Но когда он преодолел все трапы, то к своему удивлению и сожалению обнаружил, что «Мускат» уже в виду суши. Хотя ход его был неспешным, спокойным, расчетливым, времени на запланированную аутопсию не оставалось. Джек ел сэндвич с ветчиной и разговаривал с Ричардсоном, но взглянул на появившегося Стивена и улыбнулся. Доктор Мэтьюрин залез в старый черный сюртук, обычно носимый при операциях, и легко мог сойти за захудалого суперкарго. Сам Джек надел свободные штаны и обошелся без сюртука, а голову его покрывала монмутская шапка — уродливая плоская штука, связанная из камвольной пряжи, которую всё еще носили некоторые старомодные моряки. Она удачно скрывала его длинные светлые волосы, не столь яркие как в дни, когда его фамильярно называли «Златовлаской», но все еще вызывающие подозрения.

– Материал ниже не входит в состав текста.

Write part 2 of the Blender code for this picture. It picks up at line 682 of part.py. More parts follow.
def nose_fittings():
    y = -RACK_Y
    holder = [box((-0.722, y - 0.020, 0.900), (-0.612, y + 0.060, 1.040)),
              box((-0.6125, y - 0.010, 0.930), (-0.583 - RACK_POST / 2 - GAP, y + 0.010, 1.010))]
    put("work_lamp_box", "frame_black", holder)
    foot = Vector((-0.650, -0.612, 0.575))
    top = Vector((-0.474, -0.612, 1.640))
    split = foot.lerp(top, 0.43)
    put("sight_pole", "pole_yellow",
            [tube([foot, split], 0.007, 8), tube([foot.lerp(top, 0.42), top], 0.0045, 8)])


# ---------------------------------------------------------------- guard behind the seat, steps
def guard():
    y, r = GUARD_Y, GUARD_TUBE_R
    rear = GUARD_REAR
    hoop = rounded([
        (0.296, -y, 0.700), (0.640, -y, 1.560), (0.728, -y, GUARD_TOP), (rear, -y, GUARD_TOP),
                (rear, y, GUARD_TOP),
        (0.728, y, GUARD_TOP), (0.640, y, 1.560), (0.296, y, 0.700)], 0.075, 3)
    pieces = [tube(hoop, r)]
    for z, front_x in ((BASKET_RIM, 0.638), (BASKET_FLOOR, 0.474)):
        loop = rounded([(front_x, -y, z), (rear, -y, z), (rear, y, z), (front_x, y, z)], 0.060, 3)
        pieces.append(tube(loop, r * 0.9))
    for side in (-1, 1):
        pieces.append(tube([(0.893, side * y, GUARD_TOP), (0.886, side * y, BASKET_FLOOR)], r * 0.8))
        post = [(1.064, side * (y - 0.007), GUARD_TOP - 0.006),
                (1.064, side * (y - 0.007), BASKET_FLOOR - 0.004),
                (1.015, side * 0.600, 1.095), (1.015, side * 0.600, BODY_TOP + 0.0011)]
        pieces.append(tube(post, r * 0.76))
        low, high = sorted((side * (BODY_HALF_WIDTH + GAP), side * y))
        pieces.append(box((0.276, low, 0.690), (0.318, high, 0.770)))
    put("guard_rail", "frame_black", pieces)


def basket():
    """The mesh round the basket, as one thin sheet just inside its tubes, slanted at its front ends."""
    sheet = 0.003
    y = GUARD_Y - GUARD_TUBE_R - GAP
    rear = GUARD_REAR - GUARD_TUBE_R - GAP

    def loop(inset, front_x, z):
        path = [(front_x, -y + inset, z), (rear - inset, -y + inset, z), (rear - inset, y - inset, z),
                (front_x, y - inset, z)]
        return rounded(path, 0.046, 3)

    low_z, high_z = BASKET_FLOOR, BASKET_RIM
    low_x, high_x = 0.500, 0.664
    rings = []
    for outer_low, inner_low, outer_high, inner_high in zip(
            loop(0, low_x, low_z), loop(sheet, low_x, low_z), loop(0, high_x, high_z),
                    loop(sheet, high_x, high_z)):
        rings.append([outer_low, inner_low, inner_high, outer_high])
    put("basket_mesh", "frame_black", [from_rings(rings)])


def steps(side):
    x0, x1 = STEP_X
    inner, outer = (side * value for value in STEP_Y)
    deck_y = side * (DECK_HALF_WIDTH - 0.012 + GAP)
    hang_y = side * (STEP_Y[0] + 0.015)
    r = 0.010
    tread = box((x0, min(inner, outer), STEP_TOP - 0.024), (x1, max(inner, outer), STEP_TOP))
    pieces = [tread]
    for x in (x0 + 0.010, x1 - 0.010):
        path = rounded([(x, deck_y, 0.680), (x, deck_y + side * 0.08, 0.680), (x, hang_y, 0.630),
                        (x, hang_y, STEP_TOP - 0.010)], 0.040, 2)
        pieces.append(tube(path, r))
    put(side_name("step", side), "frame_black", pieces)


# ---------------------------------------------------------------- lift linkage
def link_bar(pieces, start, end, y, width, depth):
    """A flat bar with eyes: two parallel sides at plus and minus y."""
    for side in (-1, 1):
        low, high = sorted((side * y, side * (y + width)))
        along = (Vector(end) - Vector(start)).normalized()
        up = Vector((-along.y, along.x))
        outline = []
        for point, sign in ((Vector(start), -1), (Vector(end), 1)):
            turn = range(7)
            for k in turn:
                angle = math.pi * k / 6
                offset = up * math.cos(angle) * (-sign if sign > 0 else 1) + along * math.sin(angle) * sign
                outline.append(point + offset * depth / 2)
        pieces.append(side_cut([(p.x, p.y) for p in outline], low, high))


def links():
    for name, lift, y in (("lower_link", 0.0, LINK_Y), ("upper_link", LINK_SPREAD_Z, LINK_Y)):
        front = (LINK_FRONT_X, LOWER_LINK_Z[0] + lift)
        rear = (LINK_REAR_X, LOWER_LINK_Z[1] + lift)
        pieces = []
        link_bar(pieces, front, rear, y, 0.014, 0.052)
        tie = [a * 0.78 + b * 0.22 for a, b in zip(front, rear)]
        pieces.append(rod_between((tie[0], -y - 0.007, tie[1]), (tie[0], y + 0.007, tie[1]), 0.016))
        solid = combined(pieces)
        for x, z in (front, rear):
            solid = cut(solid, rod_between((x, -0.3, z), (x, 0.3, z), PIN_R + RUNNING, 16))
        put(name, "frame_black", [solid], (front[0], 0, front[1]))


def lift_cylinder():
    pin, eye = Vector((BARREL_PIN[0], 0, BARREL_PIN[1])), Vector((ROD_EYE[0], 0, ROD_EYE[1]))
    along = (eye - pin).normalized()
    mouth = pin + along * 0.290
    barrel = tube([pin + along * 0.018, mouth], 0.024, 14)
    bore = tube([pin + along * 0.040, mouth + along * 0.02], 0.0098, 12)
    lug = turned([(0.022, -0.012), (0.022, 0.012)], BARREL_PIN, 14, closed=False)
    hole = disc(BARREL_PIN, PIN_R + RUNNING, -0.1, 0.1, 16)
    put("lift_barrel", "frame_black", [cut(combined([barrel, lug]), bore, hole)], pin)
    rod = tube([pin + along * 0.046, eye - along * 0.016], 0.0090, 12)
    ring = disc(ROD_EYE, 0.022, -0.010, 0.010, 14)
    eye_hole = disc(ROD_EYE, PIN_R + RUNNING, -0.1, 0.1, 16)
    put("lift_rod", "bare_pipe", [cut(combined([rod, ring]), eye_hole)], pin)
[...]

— Вон он, — обратил Джек внимание Стивена. Действительно, фрегат стоял на якоре под синим небом — аккуратный, элегантный корабль с открытыми для проветривания палубы красными крышками орудийных портов. Он стоял, окруженный пляжем с белым песком, возвышенной лесистой сушей позади, местами ярко–зеленой, в двух третях глубины залива, в который сейчас заходил «Мускат». Прибой был довольно сильным, так что за правой скулой «Корнели» и в других местах бухты вода побелела.
— Высшая точка прилива, — заметил Джек. — Высокая вода продержится еще полчаса. Ты был занят? На кормовом балконе остались сэндвичи и кофейник, если желаешь. Обед может оказаться очень поздним: огонь на камбузе погасили вечность назад.